## Required task
Wherever the word "from" shows up in a line, please copy that line.

## Information shown
— Start —
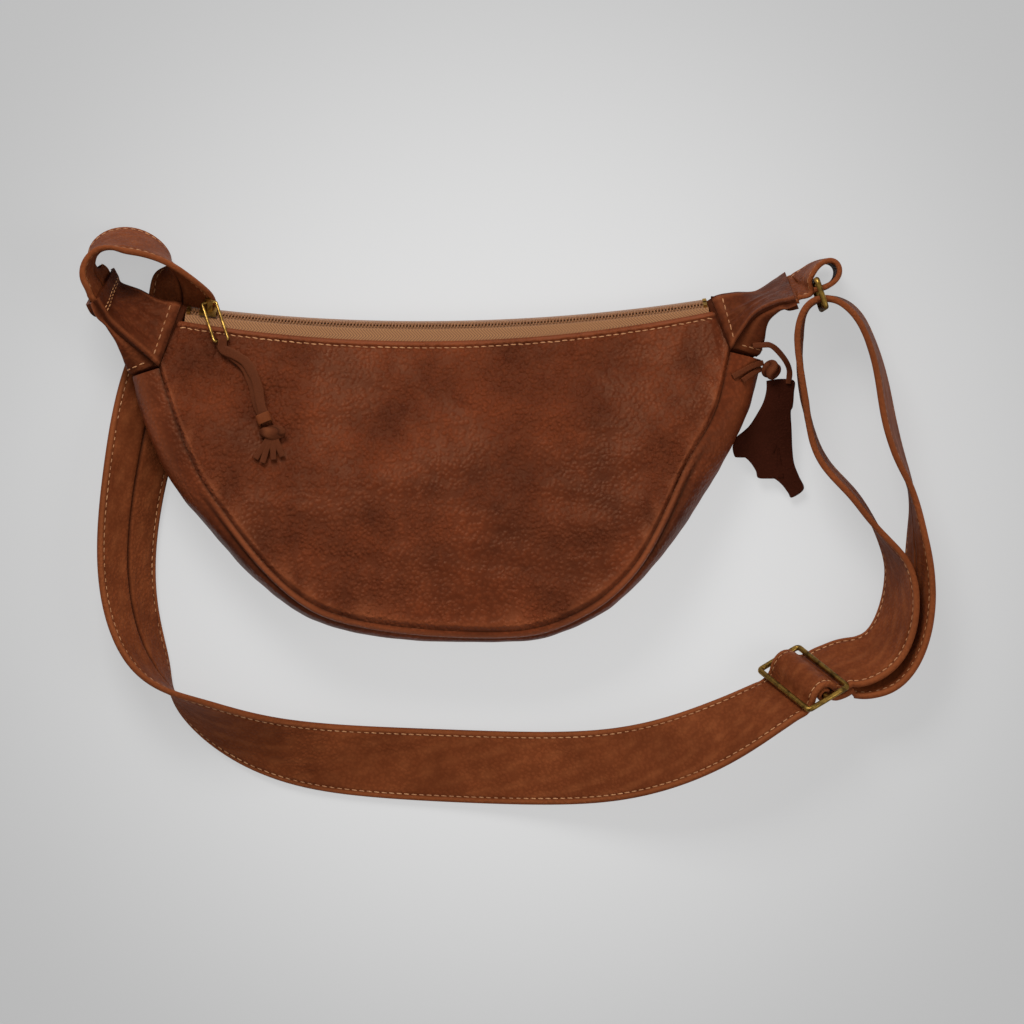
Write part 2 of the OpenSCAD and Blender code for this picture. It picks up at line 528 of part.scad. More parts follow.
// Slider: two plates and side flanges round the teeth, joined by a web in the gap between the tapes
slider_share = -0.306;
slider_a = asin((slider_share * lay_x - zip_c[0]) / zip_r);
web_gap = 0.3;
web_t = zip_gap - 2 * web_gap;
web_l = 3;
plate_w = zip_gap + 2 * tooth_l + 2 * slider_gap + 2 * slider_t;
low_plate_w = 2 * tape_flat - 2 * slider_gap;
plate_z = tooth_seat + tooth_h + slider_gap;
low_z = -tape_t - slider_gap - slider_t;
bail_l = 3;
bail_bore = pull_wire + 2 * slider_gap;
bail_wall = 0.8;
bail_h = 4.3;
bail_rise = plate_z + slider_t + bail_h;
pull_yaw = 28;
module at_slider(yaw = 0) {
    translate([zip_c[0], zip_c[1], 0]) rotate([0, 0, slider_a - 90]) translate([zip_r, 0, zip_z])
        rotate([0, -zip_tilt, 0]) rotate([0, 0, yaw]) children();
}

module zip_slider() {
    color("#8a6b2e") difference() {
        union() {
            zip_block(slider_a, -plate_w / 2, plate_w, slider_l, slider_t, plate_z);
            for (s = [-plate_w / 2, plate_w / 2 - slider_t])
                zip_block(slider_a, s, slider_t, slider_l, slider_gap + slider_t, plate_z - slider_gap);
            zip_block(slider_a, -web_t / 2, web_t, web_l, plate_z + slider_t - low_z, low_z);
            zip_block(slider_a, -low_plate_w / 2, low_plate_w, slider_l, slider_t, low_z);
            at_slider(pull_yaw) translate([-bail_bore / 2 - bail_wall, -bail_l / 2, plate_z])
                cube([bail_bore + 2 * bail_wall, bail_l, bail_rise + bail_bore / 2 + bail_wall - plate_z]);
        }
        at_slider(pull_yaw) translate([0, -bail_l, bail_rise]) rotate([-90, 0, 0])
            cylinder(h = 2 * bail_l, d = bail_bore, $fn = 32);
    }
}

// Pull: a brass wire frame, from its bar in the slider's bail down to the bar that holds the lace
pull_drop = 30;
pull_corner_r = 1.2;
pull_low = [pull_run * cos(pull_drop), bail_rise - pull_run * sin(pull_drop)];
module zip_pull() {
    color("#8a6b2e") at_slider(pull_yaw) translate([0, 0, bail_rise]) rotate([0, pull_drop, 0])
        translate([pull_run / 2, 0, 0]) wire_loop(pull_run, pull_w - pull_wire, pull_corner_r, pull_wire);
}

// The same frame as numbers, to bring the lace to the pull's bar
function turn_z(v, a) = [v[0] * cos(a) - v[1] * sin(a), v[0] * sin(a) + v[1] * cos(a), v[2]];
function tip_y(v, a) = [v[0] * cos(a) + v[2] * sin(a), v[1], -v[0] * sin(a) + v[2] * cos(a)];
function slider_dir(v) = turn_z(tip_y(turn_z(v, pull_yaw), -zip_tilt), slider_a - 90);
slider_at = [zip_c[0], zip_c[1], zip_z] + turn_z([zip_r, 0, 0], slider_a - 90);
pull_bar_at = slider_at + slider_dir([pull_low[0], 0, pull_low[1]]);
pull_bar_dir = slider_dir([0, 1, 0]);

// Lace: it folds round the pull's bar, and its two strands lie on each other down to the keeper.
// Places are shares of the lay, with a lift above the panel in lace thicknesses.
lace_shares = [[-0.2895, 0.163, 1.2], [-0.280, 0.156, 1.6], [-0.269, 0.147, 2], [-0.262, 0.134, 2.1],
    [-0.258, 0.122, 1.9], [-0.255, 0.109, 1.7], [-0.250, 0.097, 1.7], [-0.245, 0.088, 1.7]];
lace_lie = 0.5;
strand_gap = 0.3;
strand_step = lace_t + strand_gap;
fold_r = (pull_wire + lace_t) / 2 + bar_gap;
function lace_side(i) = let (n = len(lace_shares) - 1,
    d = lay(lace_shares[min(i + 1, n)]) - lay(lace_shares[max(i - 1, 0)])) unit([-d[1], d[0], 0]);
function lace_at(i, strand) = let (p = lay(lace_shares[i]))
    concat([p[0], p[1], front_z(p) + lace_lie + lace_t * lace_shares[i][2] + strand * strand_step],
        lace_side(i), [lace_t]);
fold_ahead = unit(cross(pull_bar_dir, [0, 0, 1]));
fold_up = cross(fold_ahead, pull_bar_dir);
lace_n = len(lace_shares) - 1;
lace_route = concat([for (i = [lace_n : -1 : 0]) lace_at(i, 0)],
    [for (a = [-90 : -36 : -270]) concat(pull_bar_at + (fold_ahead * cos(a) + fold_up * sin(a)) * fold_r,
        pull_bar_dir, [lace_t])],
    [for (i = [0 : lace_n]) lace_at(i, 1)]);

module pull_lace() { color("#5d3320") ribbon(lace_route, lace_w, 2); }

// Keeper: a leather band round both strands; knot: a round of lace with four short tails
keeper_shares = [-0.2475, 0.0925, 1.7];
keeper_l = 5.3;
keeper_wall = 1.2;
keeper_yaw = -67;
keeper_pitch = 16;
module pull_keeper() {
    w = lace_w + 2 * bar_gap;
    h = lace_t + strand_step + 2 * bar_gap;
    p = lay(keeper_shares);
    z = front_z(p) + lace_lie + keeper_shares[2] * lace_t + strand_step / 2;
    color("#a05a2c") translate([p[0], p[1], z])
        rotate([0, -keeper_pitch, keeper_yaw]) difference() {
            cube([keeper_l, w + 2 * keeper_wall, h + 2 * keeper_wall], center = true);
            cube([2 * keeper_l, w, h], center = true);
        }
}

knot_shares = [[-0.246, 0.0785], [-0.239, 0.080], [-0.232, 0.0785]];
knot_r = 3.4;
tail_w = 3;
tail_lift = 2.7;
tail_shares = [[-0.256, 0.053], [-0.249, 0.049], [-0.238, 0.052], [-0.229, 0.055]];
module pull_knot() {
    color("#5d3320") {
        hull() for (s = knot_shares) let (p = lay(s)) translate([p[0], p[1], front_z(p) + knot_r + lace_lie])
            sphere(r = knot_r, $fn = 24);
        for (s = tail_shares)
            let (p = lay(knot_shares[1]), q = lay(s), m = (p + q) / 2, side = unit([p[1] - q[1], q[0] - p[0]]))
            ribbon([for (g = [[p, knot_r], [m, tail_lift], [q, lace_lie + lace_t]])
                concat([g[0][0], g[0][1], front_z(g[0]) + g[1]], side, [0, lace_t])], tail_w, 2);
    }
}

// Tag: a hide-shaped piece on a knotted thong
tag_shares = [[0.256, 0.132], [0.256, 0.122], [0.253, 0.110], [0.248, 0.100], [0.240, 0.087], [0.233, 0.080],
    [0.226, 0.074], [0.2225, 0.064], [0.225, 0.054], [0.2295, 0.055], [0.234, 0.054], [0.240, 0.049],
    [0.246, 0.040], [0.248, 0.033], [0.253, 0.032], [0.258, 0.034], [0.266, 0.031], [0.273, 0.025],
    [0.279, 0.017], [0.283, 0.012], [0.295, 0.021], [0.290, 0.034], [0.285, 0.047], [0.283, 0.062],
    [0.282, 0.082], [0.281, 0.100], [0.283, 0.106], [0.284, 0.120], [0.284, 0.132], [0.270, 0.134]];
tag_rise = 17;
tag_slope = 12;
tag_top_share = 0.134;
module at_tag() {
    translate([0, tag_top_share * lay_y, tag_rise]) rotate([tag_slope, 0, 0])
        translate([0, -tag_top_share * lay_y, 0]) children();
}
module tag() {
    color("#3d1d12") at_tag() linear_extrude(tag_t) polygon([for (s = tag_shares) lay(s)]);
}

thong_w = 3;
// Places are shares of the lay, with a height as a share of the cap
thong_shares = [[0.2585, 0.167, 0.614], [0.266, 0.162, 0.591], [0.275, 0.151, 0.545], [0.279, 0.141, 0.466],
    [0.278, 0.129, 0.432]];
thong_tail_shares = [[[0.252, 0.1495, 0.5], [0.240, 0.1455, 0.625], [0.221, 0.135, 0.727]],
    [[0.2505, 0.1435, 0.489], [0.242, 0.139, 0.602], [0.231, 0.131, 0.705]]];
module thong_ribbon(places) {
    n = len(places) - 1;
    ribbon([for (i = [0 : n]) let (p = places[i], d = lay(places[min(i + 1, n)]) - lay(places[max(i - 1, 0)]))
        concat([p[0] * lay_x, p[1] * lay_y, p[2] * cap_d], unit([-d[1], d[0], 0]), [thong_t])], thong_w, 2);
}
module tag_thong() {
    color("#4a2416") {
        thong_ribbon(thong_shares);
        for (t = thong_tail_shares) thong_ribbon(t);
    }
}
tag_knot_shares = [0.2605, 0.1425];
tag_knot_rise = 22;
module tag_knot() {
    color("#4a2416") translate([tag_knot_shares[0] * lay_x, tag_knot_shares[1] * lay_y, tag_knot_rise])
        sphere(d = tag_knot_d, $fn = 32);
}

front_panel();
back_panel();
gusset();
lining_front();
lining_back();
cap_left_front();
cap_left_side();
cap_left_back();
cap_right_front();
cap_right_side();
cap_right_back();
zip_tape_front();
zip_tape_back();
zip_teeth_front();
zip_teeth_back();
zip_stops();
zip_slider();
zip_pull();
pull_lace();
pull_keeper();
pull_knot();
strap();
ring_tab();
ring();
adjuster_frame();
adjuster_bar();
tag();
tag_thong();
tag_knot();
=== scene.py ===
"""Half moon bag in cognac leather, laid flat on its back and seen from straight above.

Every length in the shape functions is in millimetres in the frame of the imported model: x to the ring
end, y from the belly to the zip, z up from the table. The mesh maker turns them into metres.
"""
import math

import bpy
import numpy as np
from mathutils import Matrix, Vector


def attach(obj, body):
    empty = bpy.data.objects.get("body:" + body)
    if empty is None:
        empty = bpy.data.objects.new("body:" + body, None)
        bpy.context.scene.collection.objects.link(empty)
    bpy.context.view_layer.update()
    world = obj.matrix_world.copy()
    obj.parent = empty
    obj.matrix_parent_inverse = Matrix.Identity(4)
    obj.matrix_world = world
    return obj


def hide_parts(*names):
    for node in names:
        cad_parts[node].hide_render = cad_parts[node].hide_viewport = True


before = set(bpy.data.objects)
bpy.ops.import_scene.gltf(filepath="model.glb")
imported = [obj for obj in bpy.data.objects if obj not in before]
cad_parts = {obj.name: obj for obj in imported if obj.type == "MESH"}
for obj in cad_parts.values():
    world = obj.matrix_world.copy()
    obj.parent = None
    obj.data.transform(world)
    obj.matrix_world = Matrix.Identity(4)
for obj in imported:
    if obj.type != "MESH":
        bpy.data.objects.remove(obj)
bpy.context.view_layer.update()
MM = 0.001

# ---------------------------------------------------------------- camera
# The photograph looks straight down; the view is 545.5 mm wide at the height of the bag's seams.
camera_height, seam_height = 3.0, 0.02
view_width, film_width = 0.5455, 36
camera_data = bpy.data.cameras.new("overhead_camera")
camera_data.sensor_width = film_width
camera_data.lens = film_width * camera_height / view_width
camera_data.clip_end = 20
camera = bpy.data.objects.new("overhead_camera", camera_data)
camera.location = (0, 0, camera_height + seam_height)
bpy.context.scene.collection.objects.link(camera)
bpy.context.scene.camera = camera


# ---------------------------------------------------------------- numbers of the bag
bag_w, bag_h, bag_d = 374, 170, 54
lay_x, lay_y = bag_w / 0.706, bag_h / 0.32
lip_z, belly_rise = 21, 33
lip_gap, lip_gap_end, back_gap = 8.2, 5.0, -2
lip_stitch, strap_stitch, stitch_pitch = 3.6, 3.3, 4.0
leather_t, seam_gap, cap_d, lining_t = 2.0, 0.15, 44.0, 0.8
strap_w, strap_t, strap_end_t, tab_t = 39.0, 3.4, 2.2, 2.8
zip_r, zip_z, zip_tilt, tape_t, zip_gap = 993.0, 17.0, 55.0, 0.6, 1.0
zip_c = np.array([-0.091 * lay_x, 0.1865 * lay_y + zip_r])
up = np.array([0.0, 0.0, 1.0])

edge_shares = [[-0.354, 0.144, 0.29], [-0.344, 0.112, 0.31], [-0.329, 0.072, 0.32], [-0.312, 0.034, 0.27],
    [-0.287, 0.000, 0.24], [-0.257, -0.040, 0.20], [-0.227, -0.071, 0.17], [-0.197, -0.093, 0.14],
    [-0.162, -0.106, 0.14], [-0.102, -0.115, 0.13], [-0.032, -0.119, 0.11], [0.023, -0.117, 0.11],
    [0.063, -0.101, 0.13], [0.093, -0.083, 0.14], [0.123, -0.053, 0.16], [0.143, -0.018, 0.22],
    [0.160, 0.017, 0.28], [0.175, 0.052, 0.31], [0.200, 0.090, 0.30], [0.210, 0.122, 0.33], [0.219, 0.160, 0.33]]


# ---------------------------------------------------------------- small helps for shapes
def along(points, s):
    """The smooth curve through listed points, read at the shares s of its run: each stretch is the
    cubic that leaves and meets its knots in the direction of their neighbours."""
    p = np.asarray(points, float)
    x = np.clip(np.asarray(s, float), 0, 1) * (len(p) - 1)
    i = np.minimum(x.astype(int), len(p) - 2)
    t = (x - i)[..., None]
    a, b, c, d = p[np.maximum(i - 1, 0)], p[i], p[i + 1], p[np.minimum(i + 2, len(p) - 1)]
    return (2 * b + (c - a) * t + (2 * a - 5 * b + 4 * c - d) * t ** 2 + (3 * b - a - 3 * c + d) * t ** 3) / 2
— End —
## Result for this exercise
// Pull: a brass wire frame, from its bar in the slider's bail down to the bar that holds the lace
"""Half moon bag in cognac leather, laid flat on its back and seen from straight above.
end, y from the belly to the zip, z up from the table. The mesh maker turns them into metres.
from mathutils import Matrix, Vector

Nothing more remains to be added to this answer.